Engineers use a plurality of methodologies and solutions. Anyone who has designed and made anything knows that are multiple solutions. Any attempt at optimising a solution will only work in a context and may be dangerously vulnerable outside of that context. Even a simple hinged pendulum behaves in a complex chaotic way. Bifurcations in its trajectory make its actual performance very sensitive to initial conditions. All successful practitioners know that people make decisions for a variety of reasons – some rational some not so rational. Only in theory does simplism apply. The financial crash of 2008 put paid to simplism in economic theory. Lastly, yes engineers do like order. Like life itself they create negentropy. They impose order on nature but do it to improve the human condition. The modern challenge is to do it more sustainably and to create resilience in the face of climate change.
So these are the ideas that engineering educators work too. Most engineering courses include design projects. Students learn about understanding a need, turning it into a specification and delivering a reality. To do so they must think creatively, consider the needs of multiple stakeholders, think critically to exercise judgement to determine criteria to make choices. Many undergraduate engineering courses (but admittedly not all) now include ethics. In practice the products of the work of engineers is continually tested by use. If engineers didn’t think creatively and critically about such use they would soon be out of a job.

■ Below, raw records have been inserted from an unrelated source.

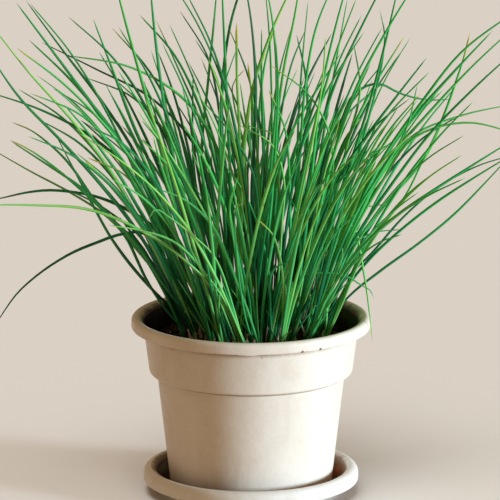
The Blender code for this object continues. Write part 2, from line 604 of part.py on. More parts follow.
def draw_leaf(shape, corners, route):
    """Carries a square of the neck along the leaf's centre line and closes it in a point."""
    length = route_length(route)
    reach = Vector(corners[0].co) - Vector(route[0])
    ring = list(corners)
    for k in range(1, len(route) - 1):
        ahead = Vector(route[k + 1] - route[k - 1]).normalized()
        reach = (reach - ahead * reach.dot(ahead)).normalized()
        across = ahead.cross(reach)
        radius = leaf_radius(length, k / (len(route) - 1))
        outer = []
        for aside, along in ((1, 0), (0, 1), (-1, 0), (0, -1)):
            outer.append(shape.verts.new(Vector(route[k]) + radius * (reach * aside + across * along)))
        for i in range(4):
            j = (i + 1) % 4
            shape.faces.new((ring[i], ring[j], outer[j], outer[i]))
        ring = outer
    tip = shape.verts.new(route[-1])
    for i in range(4):
        shape.faces.new((ring[i], ring[(i + 1) % 4], tip))


def make_plants(plants):
    finish = material("chive_leaf", (0.05, 0.26, 0.07), 0.45)
    for number, (place, turn, leaves) in enumerate(plants, 1):
        name = f"chive_plant_{number:02d}"
        add_object(name, plant_mesh(name, place, turn, leaves), finish)


if __name__ == "__main__":
    for old in list(bpy.data.objects):
        bpy.data.objects.remove(old)
    make_saucer()
    make_pot()
    plants = plan_plants()
    make_soil([place for place, _, _ in plants])
    make_plants(plants)
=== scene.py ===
"""Chives in a plastic flower pot on its saucer: the looks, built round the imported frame.

Metres, +Z up, the front of the pot towards -Y. The leaves are read from the frame's own plants, so
that each one lies where its solid lies.
"""

import math
import random

import bmesh
import bpy
import numpy as np
from mathutils import Matrix, Vector
from mathutils import noise as field


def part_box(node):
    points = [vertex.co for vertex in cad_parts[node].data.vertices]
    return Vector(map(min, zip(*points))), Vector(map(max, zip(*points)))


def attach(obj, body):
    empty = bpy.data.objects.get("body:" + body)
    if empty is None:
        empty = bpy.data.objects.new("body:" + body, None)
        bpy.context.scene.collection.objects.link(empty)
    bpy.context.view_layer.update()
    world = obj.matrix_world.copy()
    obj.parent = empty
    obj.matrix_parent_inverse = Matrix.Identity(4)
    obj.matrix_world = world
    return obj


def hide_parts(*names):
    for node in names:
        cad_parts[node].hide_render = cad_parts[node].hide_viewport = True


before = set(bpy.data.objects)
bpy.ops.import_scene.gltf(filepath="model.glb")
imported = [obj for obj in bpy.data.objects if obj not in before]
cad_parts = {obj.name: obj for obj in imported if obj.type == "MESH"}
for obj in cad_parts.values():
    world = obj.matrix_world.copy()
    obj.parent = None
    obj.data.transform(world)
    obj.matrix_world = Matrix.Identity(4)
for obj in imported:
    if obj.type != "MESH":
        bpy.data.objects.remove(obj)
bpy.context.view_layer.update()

MM = 0.001
TINY = 1e-9  # an outline's point nearer to the axis than this lies on it
SEED = 11

# Camera: a long lens, a little above the pot's rim.
CAMERA_DISTANCE = 3.4
CAMERA_ELEVATION = 13.1
CAMERA_TARGET = (-0.0006, 0.0, 0.1575)
FIELD_WIDTH = 0.3169  # what the camera takes in at the target
SENSOR = 36.0

# Stage and light
FLOOR_RADIUS = 14.0
FLOOR_COLOUR = (0.74, 0.76, 0.76)
AMBIENT = (0.370, 0.237, 0.136)
BACKDROP = (0.708, 0.631, 0.552)  # the far floor's colour, for what shows above its horizon

# Marbled plastic, from its darkest to its lightest tone
CREAM = ((0.745, 0.70, 0.625), (0.81, 0.79, 0.74), (0.85, 0.84, 0.80))
COOL_WHITE = ((0.765, 0.78, 0.75), (0.825, 0.865, 0.865), (0.86, 0.895, 0.90))
TURN_STEPS = 160

# The pot, in millimetres. Its wall's middle parts inside from outside: heights, and radii there.
POT_WALL = 1.6
POT_MIDDLE = ((3.0, 73.7, 76.8, 104.0, 108.5, 112.0), (50.8, 58.9, 64.0, 67.5, 70.4, 71.7))
POT_ROLL = 3.0
LIP_DROP = 7.0  # from the rim's top to the lip's lower edge
DRAIN_COUNT = 6
DRAIN_RADIUS = 4.5
DRAIN_REACH = 34

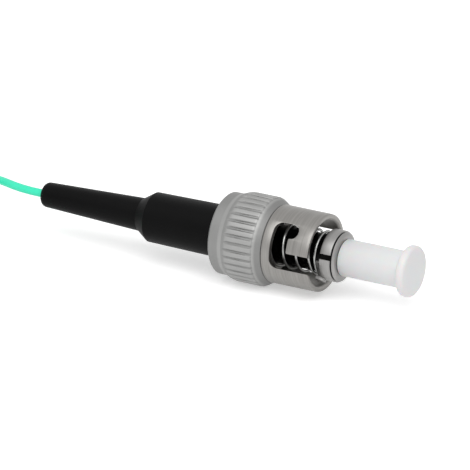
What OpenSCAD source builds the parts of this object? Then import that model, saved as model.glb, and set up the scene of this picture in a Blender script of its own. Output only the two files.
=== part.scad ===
// Bayonet fibre connector with a dust cap and a coiled pigtail of buffered fibre.
// X is the connector's axis, with the dust cap toward +X and the pigtail toward -X. Z is up.
// The origin lies on the axis, in the plane of the coupling nut's open front rim. Millimetres.

/* [Bayonet shell] */
// Outside diameter of the shell in front of the grip
shell_d = 8.46; // [8.2:0.02:9]
// Bore that takes the barrel of the mating adapter
shell_bore_d = 7.2; // [7.1:0.02:7.4]
// Length of shell that shows in front of the grip ring
shell_front_l = 5.6; // [5:0.1:7]
// Depth from the front rim to the front face of the web
nut_depth = 8.4; // [8:0.1:10]
// Thickness of the web that the spring pushes back
web_t = 1.0; // [0.6:0.1:1.5]
// Diameter of the seat that the grip ring is pressed on
seat_d = 7.9; // [7.6:0.05:8.1]
// Gap in radius between the spring and the wall of its chamber
chamber_gap = 0.475; // [0.3:0.025:0.6]
// Length of the spring chamber in front of the web
chamber_l = 2.4; // [1:0.1:2.6]
// Chamfer inside the front rim
rim_chamfer = 0.18; // [0.05:0.01:0.3]
// Length of the slight taper behind the front rim
rim_taper_l = 0.45; // [0.2:0.05:0.8]
// Drop in radius over that taper
rim_taper_drop = 0.04; // [0:0.01:0.15]

/* [Bayonet slots] */
// Distance from the front rim to the rear edge of the slots
slot_depth = 4.55; // [4.3:0.05:5]
// Width of the channel that runs round behind the tongue
channel_w = 1.97; // [1.6:0.01:2.1]
// Width of the open entry of a slot
entry_w = 1.75; // [1.6:0.05:2]
// Width of the round detent at the closed end of a slot
detent_w = 1.54; // [1.3:0.02:1.8]
// Reach of the detent forward of the channel
detent_reach = 0.94; // [0.9:0.02:1.4]
// Angle that a lug turns through from the entry to the detent
lock_turn = 45.5; // [42:0.5:55]
// Corner radius at the rear of a slot
slot_corner_r = 0.85; // [0.3:0.05:0.95]

/* [Grip ring] */
// Diameter over the fluted band
grip_d = 9.7; // [9.3:0.1:11]
// Diameter of the plain collar behind the band
collar_d = 8.68; // [8.4:0.02:9.1]
// Length of the plain collar
collar_l = 1.25; // [0.8:0.05:2]
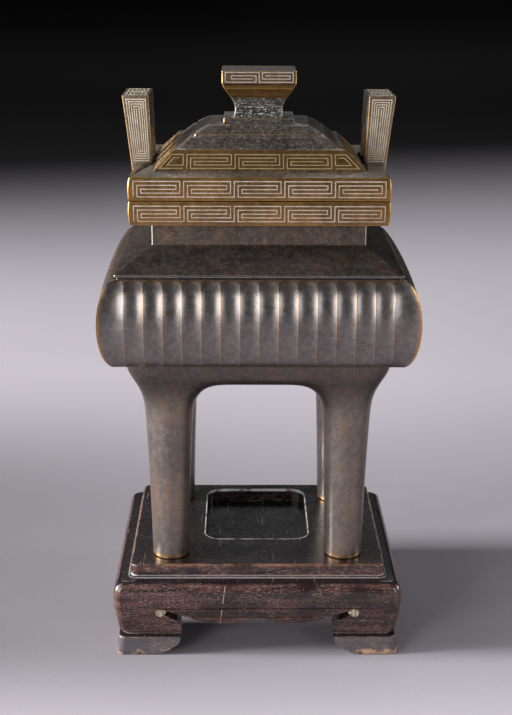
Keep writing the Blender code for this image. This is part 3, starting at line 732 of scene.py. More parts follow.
def polished_wood(name, dark, red, pore, worn_colour):
    """Dark dense hardwood, waxed: short pale pores along each board, worn edges, scratches, and
    painted light: near-black painted shade on upward faces and in the well, a painted sheen on the
    pads, and painted highlights on the well's lip and the ledge step.
    """
    paint = Paint(name)
    height = paint.axis(paint.place, "Z")
    grain_place = board_grain(paint)
    figure = paint.noise(FIGURE_SCALE, 4.0, 0.65, grain_place)
    fibre = paint.noise(FIBRE_SCALE, 2.0, 0.5, grain_place)
    veins = paint.noise(VEIN_SCALE, 3.0, 0.6, grain_place)
    zone = paint.noise(ZONE_SCALE)
    rub = paint.noise(WOOD_RUB_SCALE, 4.0, 0.6)
    colour = paint.mix(paint.between(figure + 0.4 * (zone - 0.5), 0.40, 0.66), dark, red)
    colour = paint.mix(0.75 * paint.between(veins, 0.52, 0.70), colour, dark)
    # Upward faces painted near-black: painted shade
    top = paint.between(paint.facing("Z"), 0.6, 0.9)
    pores = paint.between(fibre, 0.59, 0.66) * paint.between(zone + 0.4 * figure, 0.50, 0.78)
    pores = pores * (1.0 - 0.6 * top)
    colour = paint.mix(0.50 * pores, colour, pore)
    well_shade, lip = well_marks(paint, height, rub, veins)
    worn = paint.mark("wear") * paint.between(rub + 0.3 * figure, 0.50, 0.76)
    low = 1.0 - paint.between(height - FOOT_RUB_WANDER * rub, 0.0, FOOT_RUB)
    foot = low * paint.between(rub, 0.44, 0.60)
    # Pads greyed: dust and a painted sheen
    pad = 1.0 - paint.between(height, PAD_HEIGHT - PAD_FADE, PAD_HEIGHT + PAD_FADE)
    # Pale dust in inner corners, laid on thicker at the ledge step as a painted highlight line
    step = paint.between(height, LEDGE_Z - LEDGE_FADE, LEDGE_Z + LEDGE_FADE)
    dust = paint.mark("grime") * paint.between(rub + 0.3 * step, 0.42, 0.7)
    scratch = fine_scratches(paint)
    for share, shade in (
            (0.9 * top, WOOD_TOP_PAINTED_SHADE),
            (0.85 * well_shade, WELL_PAINTED_SHADE),
            (0.40 * pad, PAD_GREY_AND_SHEEN),
            (0.7 * worn, worn_colour),
            (0.8 * lip, LIP_RUB_AND_HIGHLIGHT),
            (0.9 * foot, FOOT_BROWN),
            ((0.35 + 0.4 * step) * dust, SEAM_DUST_AND_HIGHLIGHT),
            (0.30 * scratch, pore),
            (0.8 * long_scratch(paint, height, rub, veins), SCRATCH_BROWN)):
        colour = paint.mix(share, colour, shade)
    rough = 0.17 + 0.12 * paint.noise(FIGURE_SCALE, 4.0, 0.6) + 0.25 * pores + 0.15 * scratch
    relief = 1.0 - 0.8 * pores - 0.3 * scratch + 0.3 * veins
    return paint.coat({"Base Color": colour, "Roughness": rough + 0.2 * worn + 0.3 * foot,
                       "Normal": paint.bump(relief, WOOD_RELIEF, 0.6)})


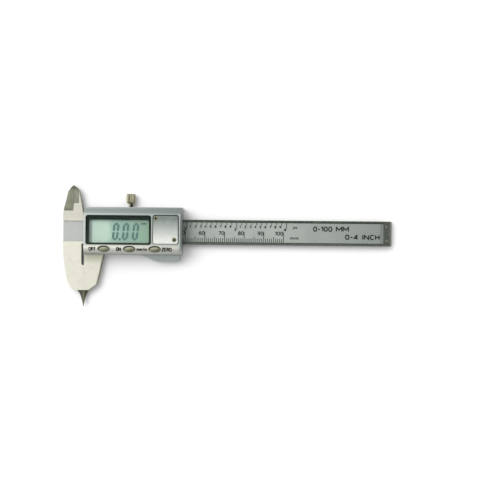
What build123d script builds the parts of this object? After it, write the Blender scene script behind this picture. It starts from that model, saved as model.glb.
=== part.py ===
from build123d import *
import math
import os

# Digital caliper, 100 mm range, with point jaws, closed.
# Frame: +X is the opening direction of the slider, +Y points to the inside jaws,
# +Z points out of the display. The origin lies on the closed measuring faces (X = 0),
# on the centreline of the beam (Y = 0) and on the slider's back face (Z = 0).
# "Front" is +Z, "right" +X and "upper" +Y. Cutting bodies run past the faces they open.

# Beam
BEAM_X0, BEAM_X1 = -10.4, 157.0      # left edge of the fixed jaw, right end of the beam
BEAM_HALF_W = 6.35
BEAM_Z0, BEAM_Z1 = 1.0, 4.0
Z_MID = (BEAM_Z0 + BEAM_Z1) / 2      # mid-plane of the jaws
FACE_GAP = 0.01                      # each measuring face stands this far off X = 0
GROOVE_X1, GROOVE_HALF_W, GROOVE_Z = 152.8, 5.3, 3.4      # scale groove
LABEL_X0, LABEL_X1, LABEL_HALF_W = 0.9, 151.3, 5.0
STRIP_Z1, LABEL_Z1 = 3.8, 3.95
ROD_GROOVE_X0, ROD_GROOVE_HALF_W, ROD_GROOVE_Z1 = 38.5, 1.1, 2.3
END_BEVEL, RAIL_BREAK = 0.9, 0.2     # front edges: free end, and both rails
STOP_X0 = 152.9
STOP_SCREWS = [(154.3, 3.6), (154.3, -3.6)]
STOP_HOLE_R = 1.02

# Outside jaws
SLOT_X0, SLOT_X1 = -1.0, 0.4         # relief slot between the jaws above the measuring faces
SLOT_Y = -17.4
POINT_Y, TIP_Y = -30.05, -38.6       # where the ground points start, and the tips
JAW_FLANK = 0.45                     # bevel of the moving jaw's outer front edge

# Inside jaws: the fixed one is the front half, the moving one the rear half
EDGE_X = -5.3                        # common line of the two inside edges when closed
KNIFE_Y0, KNIFE_Y1 = 14.2, 24.0      # reach of the knife bevel cuts
HORN_EDGE_Y0 = 14.3                  # lower end of the inside edges
HORN_TIP_Y = 23.4
HORN_ROOT_Y = 10.4                   # upper edge of the fixed jaw's root
ARM_Y0, ARM_Y1 = BEAM_HALF_W + 0.12, 10.75
HORN_FLANK = 0.45                    # bevel of the fixed horn's outer front edge
FRONT_HORN_Z0, REAR_HORN_Z1 = 2.55, 2.45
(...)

In summary to characterise the engineering mind-set as one that thinks problems have single solutions devoid of ambiguity and uncertainty is derogatory and disparaging of our ingenious engineers. It is quite wrong to characterise the engineering mind-set as one that does not help students how to think though of course engineering educators are constantly striving to do better. Any claim that an engineering mind-set is linked to violent terrorism needs to be examined with great care.